Plot wise, I think it's stronger than the first one. Just because it spends a lot less time doing stupid unrelated shit and actually keeps Geralt focused a bit more. Though it does take a lot of liberties with the plot in the end to basically just go "surprise! we weren't as deep as you thought we might be!"

The combat suffers from not only being harder at the start, but being harder to basic play while still being just as cheeseable as 1 (Quen + sword = dead anything as long as the fight doesn't start you in melee surrounded with no buffs up. Speaking of which: why does dude have to meditate in a quiet field to drink a fucking potion. It's not like he does anything with the time, he just looks like a man about to down a really terrible tasting shot without a chaser.) And it also has a framerate related input freeze issue. As your framerate drops due to shit happening, your inputs start getting dropped, to the point where at some points it completely locks you out of doing anything.
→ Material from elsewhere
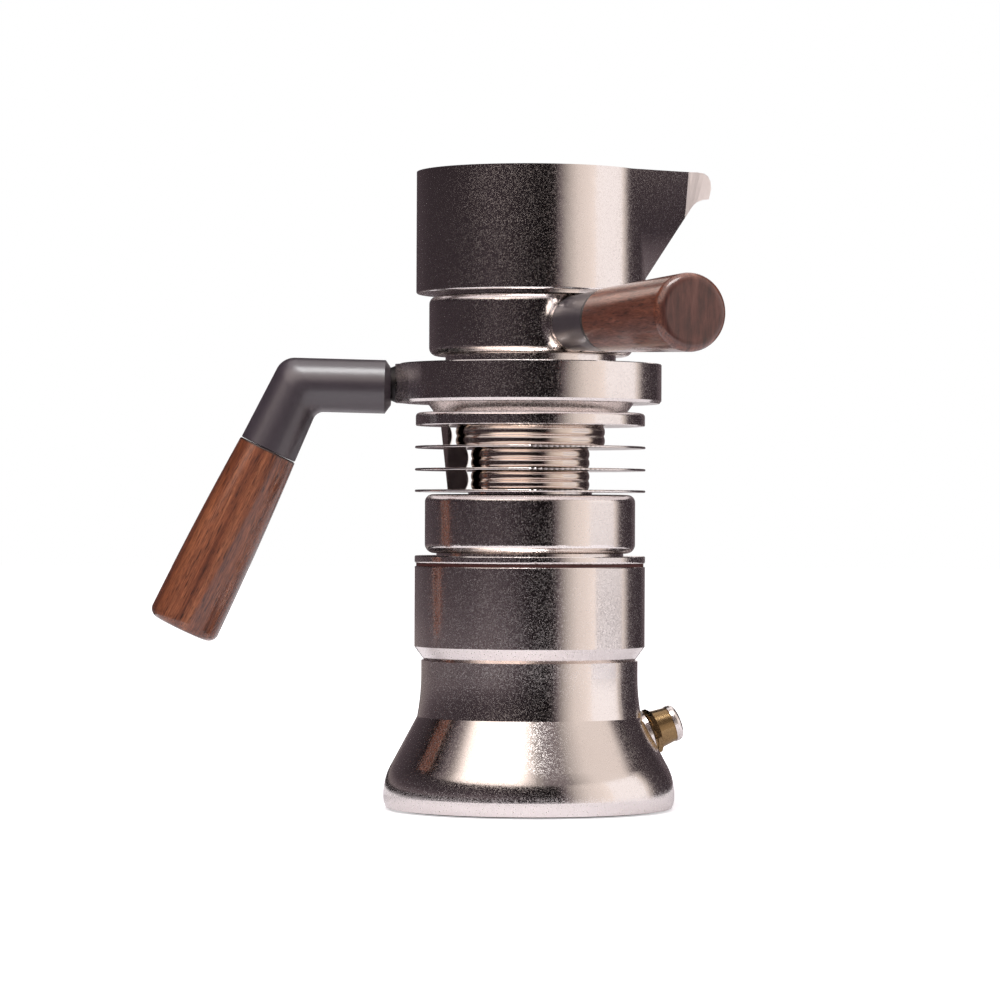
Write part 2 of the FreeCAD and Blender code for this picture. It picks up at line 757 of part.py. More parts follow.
def cooling_fin(bottom, stay):
    """Thin disc with a softened edge, cut away where the stay runs through it."""
    top = bottom + FIN_THICKNESS
    lower_in = (FIN_R - FIN_ROUND, bottom)
    lower_out = (FIN_R, bottom + FIN_ROUND)
    upper_out = (FIN_R, top - FIN_ROUND)
    upper_in = (FIN_R - FIN_ROUND, top)
    disc = turned([
        (COLUMN_R, bottom),
        lower_in,
        quarter(lower_in, lower_out),
        upper_out,
        quarter(upper_out, upper_in),
        (COLUMN_R, top),
    ])
    return disc.cut(stay)


def thick_fin():
    """Thick top fin round the basket well, rounded at its upper edge."""
    side = (THICK_FIN_R, THICK_FIN_TOP_Z - THICK_FIN_ROUND)
    top = (THICK_FIN_R - THICK_FIN_ROUND, THICK_FIN_TOP_Z)
    return turned([
        (WELL_WALL_R, THICK_FIN_Z),
        (THICK_FIN_R - EDGE, THICK_FIN_Z),
        (THICK_FIN_R, THICK_FIN_Z + EDGE),
        side,
        quarter(side, top),
        (WELL_WALL_R, THICK_FIN_TOP_Z),
    ])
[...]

During the last two fights of the game I had three points where I could only run around, not even move the camera, because it decided mouse input was lower priority than displaying shit going on. If I went into the menus, my mouse worked fine, but leave the menu and you can't look around, or even do keyboard actions like cast a sign or roll. That lasted until I took a hit, which is pretty much every hit I took. "Fine, I'll stand still do you can beat me because the game has control issues the fanatically faithful scream "l2play!" at for no apparent reason.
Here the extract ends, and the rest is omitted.